Хорошая одежда и обувь поступали в спецраспределители. Так, в ПСС Ленина, т. 51, стр. 19, сохранился счет на получение Ильичом из хозотдела МЧК костюма, сапог, подтяжек и пояса. Даже нижнее белье находило применение - его отправляли красноармейцам, а что похуже, иногда выдавали заключенным. Из тех же принципов целесообразности мужчины при казнях не отделялись от женщин, да и в камерах смертников их содержали вместе - какая разница, если все равно "в расход"? Работали все карательные учреждения непрерывно, казни шли систематически, почти каждую ночь. Ведь известно другое печатное высказывание того же Лациса: "Мы не ведем войну против отдельных лиц, мы уничтожаем буржуазию как класс".
И уничтожение шло в прямом смысле слова. А поскольку уничтожать приходилось не только "буржуазию" (читай - интеллигенцию), но и многих рабочих, казаков, крестьян, по тем или иным причинам не вписывающихся или не желающих вписываться в схемы "нового общества", то чрезвычайки превращались в настоящие конвейеры смерти.

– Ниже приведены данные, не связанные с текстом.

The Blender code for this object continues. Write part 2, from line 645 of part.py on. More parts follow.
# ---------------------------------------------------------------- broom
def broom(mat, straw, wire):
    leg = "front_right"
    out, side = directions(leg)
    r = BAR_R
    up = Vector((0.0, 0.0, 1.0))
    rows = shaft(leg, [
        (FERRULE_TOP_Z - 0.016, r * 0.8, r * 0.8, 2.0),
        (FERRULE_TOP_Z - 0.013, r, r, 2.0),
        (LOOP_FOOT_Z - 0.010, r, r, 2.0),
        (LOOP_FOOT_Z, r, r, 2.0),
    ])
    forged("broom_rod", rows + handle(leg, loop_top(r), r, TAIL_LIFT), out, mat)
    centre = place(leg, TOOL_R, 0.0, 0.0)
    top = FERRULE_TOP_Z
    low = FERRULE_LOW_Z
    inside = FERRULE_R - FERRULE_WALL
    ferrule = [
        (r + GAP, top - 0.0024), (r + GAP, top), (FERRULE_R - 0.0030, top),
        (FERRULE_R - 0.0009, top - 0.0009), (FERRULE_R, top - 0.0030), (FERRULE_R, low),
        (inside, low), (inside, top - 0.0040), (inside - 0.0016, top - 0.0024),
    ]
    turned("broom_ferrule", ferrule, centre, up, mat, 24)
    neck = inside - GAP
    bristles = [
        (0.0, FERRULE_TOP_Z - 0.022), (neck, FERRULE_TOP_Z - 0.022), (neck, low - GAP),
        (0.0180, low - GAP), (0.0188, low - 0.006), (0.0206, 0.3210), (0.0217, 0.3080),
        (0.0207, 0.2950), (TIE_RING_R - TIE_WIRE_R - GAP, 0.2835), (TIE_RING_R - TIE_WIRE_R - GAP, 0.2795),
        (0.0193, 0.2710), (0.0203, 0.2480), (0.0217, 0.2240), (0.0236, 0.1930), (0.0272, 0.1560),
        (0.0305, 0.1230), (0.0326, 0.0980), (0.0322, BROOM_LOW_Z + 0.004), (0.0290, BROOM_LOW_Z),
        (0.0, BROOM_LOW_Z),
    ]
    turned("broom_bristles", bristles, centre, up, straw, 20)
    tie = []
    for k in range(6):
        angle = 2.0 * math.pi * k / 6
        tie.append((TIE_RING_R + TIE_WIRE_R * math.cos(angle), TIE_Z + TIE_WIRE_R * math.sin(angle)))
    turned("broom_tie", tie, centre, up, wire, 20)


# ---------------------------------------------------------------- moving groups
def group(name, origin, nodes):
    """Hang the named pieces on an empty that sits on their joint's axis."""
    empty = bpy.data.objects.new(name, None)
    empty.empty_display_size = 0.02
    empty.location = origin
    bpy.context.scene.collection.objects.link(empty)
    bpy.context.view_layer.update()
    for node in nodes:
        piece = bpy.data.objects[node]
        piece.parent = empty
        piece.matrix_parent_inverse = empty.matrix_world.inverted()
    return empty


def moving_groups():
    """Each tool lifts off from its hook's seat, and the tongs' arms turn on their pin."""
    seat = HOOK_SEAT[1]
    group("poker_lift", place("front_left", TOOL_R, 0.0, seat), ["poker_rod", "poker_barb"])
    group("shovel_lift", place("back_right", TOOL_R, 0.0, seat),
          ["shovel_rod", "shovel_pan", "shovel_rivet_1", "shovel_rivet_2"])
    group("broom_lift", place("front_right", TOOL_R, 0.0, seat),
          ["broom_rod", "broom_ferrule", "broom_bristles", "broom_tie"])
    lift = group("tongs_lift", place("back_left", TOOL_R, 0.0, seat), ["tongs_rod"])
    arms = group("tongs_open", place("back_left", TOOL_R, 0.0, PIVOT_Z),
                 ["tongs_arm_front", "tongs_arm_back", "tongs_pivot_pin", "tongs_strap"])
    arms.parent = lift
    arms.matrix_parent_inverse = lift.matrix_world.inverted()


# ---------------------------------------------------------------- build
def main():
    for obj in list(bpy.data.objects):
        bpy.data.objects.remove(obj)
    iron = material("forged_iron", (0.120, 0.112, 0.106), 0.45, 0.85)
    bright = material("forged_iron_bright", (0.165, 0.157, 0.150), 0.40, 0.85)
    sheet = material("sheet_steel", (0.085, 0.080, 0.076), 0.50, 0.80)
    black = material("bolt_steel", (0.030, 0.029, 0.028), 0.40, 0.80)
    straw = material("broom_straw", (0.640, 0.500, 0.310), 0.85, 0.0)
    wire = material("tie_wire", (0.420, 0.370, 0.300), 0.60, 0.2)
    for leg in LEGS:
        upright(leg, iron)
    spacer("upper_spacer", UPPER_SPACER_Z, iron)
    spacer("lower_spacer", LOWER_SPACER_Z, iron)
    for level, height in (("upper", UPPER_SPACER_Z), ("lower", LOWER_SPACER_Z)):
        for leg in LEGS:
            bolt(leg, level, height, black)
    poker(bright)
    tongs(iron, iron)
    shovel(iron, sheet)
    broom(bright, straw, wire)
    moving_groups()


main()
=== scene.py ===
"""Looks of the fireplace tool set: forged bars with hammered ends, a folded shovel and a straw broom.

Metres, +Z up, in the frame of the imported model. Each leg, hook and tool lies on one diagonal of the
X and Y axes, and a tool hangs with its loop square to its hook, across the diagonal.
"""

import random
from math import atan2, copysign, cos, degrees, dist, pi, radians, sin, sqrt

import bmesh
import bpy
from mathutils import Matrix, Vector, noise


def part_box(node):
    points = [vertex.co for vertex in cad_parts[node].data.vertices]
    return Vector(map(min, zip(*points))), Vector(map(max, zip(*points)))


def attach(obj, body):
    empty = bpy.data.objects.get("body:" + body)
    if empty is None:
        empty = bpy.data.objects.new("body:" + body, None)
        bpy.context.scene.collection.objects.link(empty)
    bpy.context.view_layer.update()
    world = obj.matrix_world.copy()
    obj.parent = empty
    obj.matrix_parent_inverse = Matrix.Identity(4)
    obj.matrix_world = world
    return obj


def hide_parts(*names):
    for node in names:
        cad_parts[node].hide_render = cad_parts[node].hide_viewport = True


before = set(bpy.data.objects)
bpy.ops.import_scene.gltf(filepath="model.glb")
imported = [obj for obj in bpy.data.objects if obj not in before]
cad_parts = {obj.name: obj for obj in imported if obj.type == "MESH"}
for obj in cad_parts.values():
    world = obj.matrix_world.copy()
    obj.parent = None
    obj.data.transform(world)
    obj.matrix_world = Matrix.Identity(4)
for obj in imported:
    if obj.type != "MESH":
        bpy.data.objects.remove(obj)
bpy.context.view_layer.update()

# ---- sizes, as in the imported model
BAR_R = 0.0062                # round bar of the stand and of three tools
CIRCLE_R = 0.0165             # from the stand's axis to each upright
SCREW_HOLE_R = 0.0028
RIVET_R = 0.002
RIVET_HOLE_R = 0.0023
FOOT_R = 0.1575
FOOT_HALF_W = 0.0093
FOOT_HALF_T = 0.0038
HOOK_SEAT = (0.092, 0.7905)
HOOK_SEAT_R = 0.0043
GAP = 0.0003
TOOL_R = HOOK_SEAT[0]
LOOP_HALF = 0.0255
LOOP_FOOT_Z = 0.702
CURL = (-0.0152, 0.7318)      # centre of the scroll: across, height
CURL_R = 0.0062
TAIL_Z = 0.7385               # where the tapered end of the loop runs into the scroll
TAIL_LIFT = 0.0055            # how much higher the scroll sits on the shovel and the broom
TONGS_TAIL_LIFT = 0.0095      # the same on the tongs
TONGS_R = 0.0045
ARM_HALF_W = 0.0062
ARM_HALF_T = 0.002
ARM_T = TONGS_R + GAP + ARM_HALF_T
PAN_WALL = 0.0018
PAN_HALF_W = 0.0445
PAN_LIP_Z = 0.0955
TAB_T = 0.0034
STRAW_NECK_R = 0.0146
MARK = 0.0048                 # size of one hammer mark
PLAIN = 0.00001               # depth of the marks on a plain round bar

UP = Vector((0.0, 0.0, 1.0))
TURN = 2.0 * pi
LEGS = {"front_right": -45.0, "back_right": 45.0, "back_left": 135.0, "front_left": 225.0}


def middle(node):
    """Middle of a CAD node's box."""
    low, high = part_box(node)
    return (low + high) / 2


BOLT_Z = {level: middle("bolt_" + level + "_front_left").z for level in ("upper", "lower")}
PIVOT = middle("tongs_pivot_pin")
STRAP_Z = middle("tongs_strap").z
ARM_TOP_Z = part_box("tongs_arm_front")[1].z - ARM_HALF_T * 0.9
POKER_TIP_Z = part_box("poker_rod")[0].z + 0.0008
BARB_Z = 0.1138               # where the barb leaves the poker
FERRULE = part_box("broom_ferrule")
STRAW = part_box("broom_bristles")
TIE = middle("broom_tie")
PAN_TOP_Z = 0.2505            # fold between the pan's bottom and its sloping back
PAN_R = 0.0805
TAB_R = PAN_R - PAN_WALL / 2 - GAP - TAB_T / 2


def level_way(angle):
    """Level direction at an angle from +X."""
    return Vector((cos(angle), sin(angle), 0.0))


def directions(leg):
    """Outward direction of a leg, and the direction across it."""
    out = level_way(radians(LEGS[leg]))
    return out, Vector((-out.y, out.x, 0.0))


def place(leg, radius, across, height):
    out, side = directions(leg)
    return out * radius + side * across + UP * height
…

Вот как описывал "трудовые будни" губернской ЧК писатель-коммунист В. Зазубрин: "Больно стукнуло в уши. Белые серые туши (раздетые люди) рухнули на пол. Чекисты с дымящимися револьверами отбежали назад и сейчас же щелкнули курками. У расстрелянных в судорогах дергались ноги... Двое в серых шинелях ловко надевали трупам на шеи петли, отволакивали их в темный загиб подвала. Двое таких же лопатами копали землю, забрасывали дымящиеся ручейки крови. Соломин, заткнув за пояс револьвер, сортировал белье расстрелянных. Старательно складывал кальсоны с кальсонами, рубашки с рубашками, а верхнее платье отдельно... Трое стреляли, как автоматы, и глаза у них были пустые, с мертвым стеклянистым блеском. Все, что они делали в подвале, делали почти непроизвольно... Только когда осужденные кричали, сопротивлялись, у троих кровь пенилась жгучей злобой... И тогда, поднимая револьверы к затылкам голых, чувствовали в руках, в груди холодную дрожь. Это от страха за промах, за ранение. Нужно было убить наповал. И если недобитый визжал, харкал, плевался кровью, то становилось душно в подвале, хотелось уйти и напиться до потери сознания... Раздевшиеся живые сменяли раздетых мертвых. Пятерка за пятеркой. В темном конце подвала чекист ловил петли, спускавшиеся в люк, надевал их на шеи расстрелянных... Трупы с мотающимися руками и ногами поднимались к потолку, исчезали. А в подвал вели и вели живых, от страха испражняющихся себе в белье, от страха потеющих, от страха плачущих".
Только читая это, учтите, что Зазубрин таким описанием отнюдь не осуждал чекистов, а наоборот, героизировал, и воспевал с восторгом их трудную, но "нужную" работу, он сам дружил с этими палачами, добросовестно изучал специфику их деятельности, сам ходил на расстрелы, так что его повесть "Щепки", откуда взята цитата, является своего рода "репортажем" из смертных подвалов.